The time factor in reliability (aging over time) presents several interesting challenges, the first and foremost of which is the time required to complete the reliability tests. This becomes a greater challenge for high-reliability applications in which products are expected to last for a long period of time, such as subsea power components. Accelerated-life tests effectively solve this problem by simulating the life of the product under test, either by overstressing to accelerate the failure mechanisms or by simply compressing the time under life conditions (high usage).

In both cases, researchers need to evaluate failure modes and exclude any that would not occur during normal use. It is important to first identify variables (electrical, mechanical, thermal, etc.) that contribute to the key failure modes and to identify how the failure mechanism is accelerated by increasing the stresses (stress-life relationship). Existing relationships such as Arrhenius’ law and the inverse power law are frequently used for life predictions. When there are no models that explain the stress-life relationship, empirical relationships can be developed.

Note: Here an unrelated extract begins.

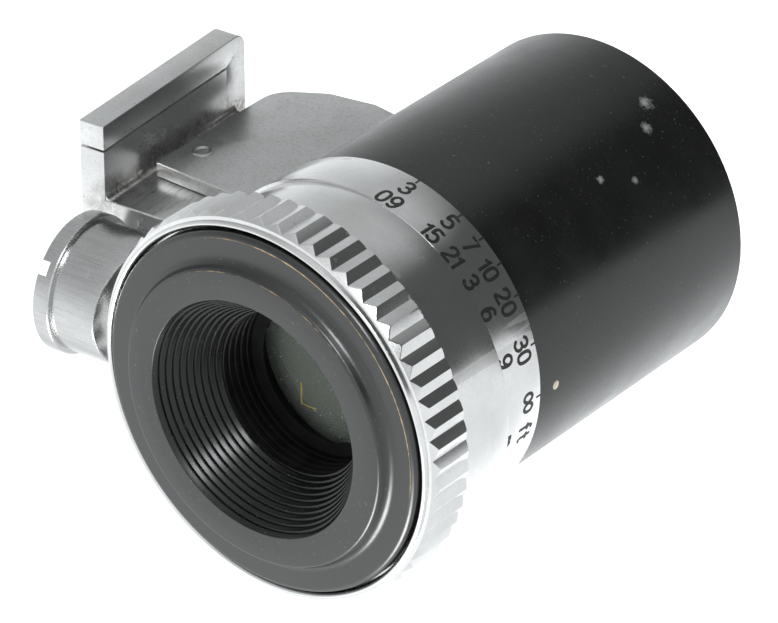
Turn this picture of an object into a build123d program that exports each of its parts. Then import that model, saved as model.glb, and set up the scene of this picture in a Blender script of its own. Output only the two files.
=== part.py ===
from build123d import *
import math
import os

os.makedirs("parts", exist_ok=True)

# Clip-on optical viewfinder for an accessory shoe. Millimetres, +Z up, +Y the way the finder looks.
# The origin is the centre of the underside of the shoe foot.

DOWN = 270                 # degrees round the barrel, straight down to the foot

# ---- driving dimensions: shoe foot ----
TONGUE_WIDTH = 18.4        # across the accessory shoe
TONGUE_LENGTH = 16.6       # along the accessory shoe
TONGUE_THICK = 2.0
TONGUE_CORNER = 1.0        # rounding of the leading corners
SPRING_STRIP = 2.0         # width of the springy edge strip beside each saw slit
SLIT_WIDTH = 0.3
SLIT_END = 2.2             # solid metal left ahead of each slit
STEM_WIDTH = 7.1           # hinge block between the bracket cheeks
STEM_TOP = 9.3             # top of the hinge block above the underside of the foot
STEM_LENGTH = 15.4
STEM_ROOT_FILLET = 0.5
EDGE_BREAK = 0.2

# ---- driving dimensions: cam post behind the foot ----
POST_RADIUS = 4.6
POST_BACK = 13.2           # axis of the post behind the origin
POST_UNDERSIDE = 4.55      # lower end of the post above the underside of the foot
POST_RING_GAP = 1.55       # saddle cut of the post clears the knurl by this much
ARM_WIDTH = 3.2            # web joining the post to the hinge block
SCREW_HEAD_RADIUS = 4.95
SCREW_HEAD_THICK = 1.35
SCREW_SHANK_RADIUS = 2.2
SCREW_SHANK_LENGTH = 2.4
SCREW_SLOT_WIDTH = 1.0
SCREW_SLOT_DEPTH = 0.75
SCREW_SLOT_ANGLE = -37.0   # degrees from fore-and-aft, where the factory left it
HEAD_RELIEF = 0.4          # scallop in the back of the foot round the screw head
WASHER_THICK = 0.2
FOLLOWER_RADIUS = 1.35
FOLLOWER_FLANGE_RADIUS = 2.1
FOLLOWER_FLANGE_THICK = 0.8
FOLLOWER_DOME_RADIUS = 3.0
FOLLOWER_GAP = 0.03        # between the domed tip and the cam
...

Since more than one failure mechanism exists in every product, proper care must be taken to investigate all predominant failure modes. Separate tests may be required to address each of these failure modes. Similar to having multiple failure modes, it is also possible for a single failure mode to be caused by different stresses, singularly or in combination. In other words, more than one stress may produce the failure mode. The complexity of this relationship presents significant challenges in developing acceleration models and estimating parameters. Understanding the underlying physics of failure by using characterization tests is critical in developing such accelerated-life prediction models.

Test facilities

Testing is conducted at two major labs: accelerated aging and analysis. They are co-located to ensure full control over all parameters and, equally important, the shortest time possible between aging and testing, to minimize recovery effects.

The core of the accelerated aging lab is a customized stainless-steel pressure vessel with high-voltage feed-throughs and a heating system. This unique

system currently enables aging of specimens at pressures up to 30?kpsi, temperatures up to 481°F (250°C) and electric loads up to 40?kV?DC/15?kV?AC, all of which can be applied simultaneously. This addresses the projected-use conditions envisioned for subsea power components for the next five years.

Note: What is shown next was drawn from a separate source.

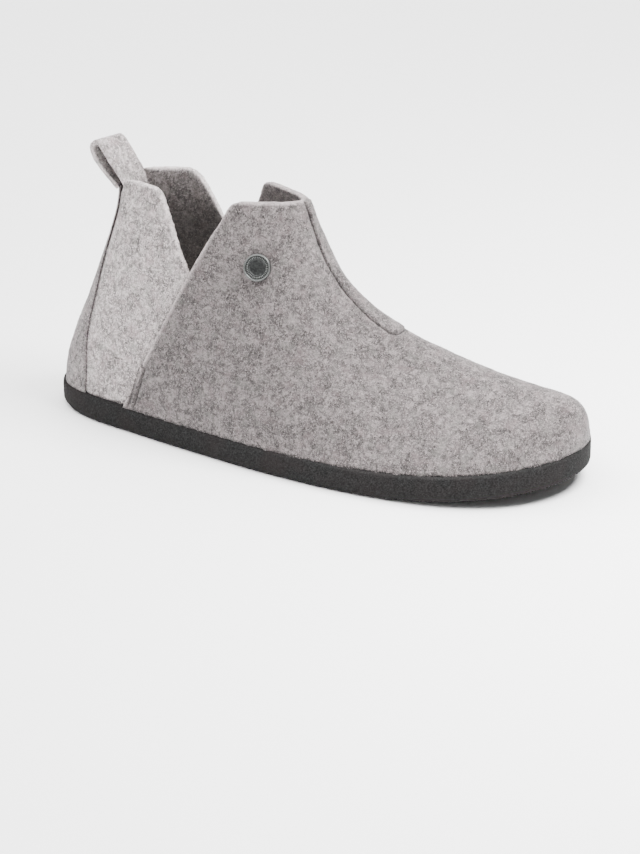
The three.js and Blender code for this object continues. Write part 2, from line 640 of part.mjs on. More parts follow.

As requirements expand for other types of systems such as downhole instrumentation, the facility can be modified to accommodate more severe exposure conditions. The pressure vessel can be run with fresh or salt water, for limited exposure times, and with anaerobic ground-soil to simulate burial in a deep-sea environment. A computer controller and tracking system applies a custom load profile and logs all relevant process data.

The state-of-the-art materials analysis lab was established to support the testing requirements. The most important electrical parameters (resistivity, permittivity, breakdown strength), mechanical parameters (tensile modulus, tensile strength), and physical parameters (glass transition temperature, water absorption, specific heat, coefficient

of thermal expansion) are tracked for all materials in the program. The labs are staffed by materials scientists and chemists who not only perform analyses according to standards but are also able to identify and track anomalies that could indicate a new breakdown mechanism due to the combined loading. Without professional staff, significant anomalies might be discarded as operator error.

Testing and analysis of materials

The current focus of the materials reliability analysis program on subsea power systems includes a selection of dielectric materials with a prescribed minimum-use temperature of 302°F (150ºC). General material classes include thermoplastics, elastomers, and ceramics, with more than 77 different materials in the initial testing program, including new and established product grades from commercial vendors.

The most promising materials were selected for the testing program based on material properties reported by manufacturers. This list includes some of the most commonly used deepsea materials such as PEEK and polyetherimide, as well as novel blends with and without fiber reinforcements. Testing will clarify the role of reinforcement concentration, distribution, and orientation on material properties. Injection molded plaques were acquired for these initial evaluations, and redundant analysis samples were added to evaluate data scatter.

All materials are subjected to an accelerated aging and testing schedule. This is initialized with baseline measurements taken in the unstressed, as-received state. Aging tests first subject the materials to varying levels of load under single-stress conditions, encompassing the range of test conditions described previously and for various exposure times (pressure, electric field, temperature). Each sample is fully analyzed after every exposure to determine degradation mechanism regimes operating over the anticipated product use range. The result is a matrix of accelerated aging under appropriate combined loading scenarios, guided by a qualified reliability engineer after probing the single-stress-state responses of the materials.

All data, including analysis results and metallography, are loaded into a fully searchable, proprietary database accessible throughout the company (Figure 2). The database not only ensures complete traceability of every result from the individual raw material lot to the final analysis, including all handling and processing steps for every specimen, but also forms the basis of the materials selection and life prediction tools which will ultimately result from this effort.

Outlook

The proprietary material properties database under development by Teledyne Oil & Gas incorporates degradation mechanism identification for accelerated aging testing and analysis. The resulting materials selection and life-prediction tools will improve the life-cycle reliability of future subsea power products while simultaneously reducing their development cycle time and expense.

Ultimately, this unique capability will be expanded and used throughout the organization to develop a variety of next-generation subsea products and systems.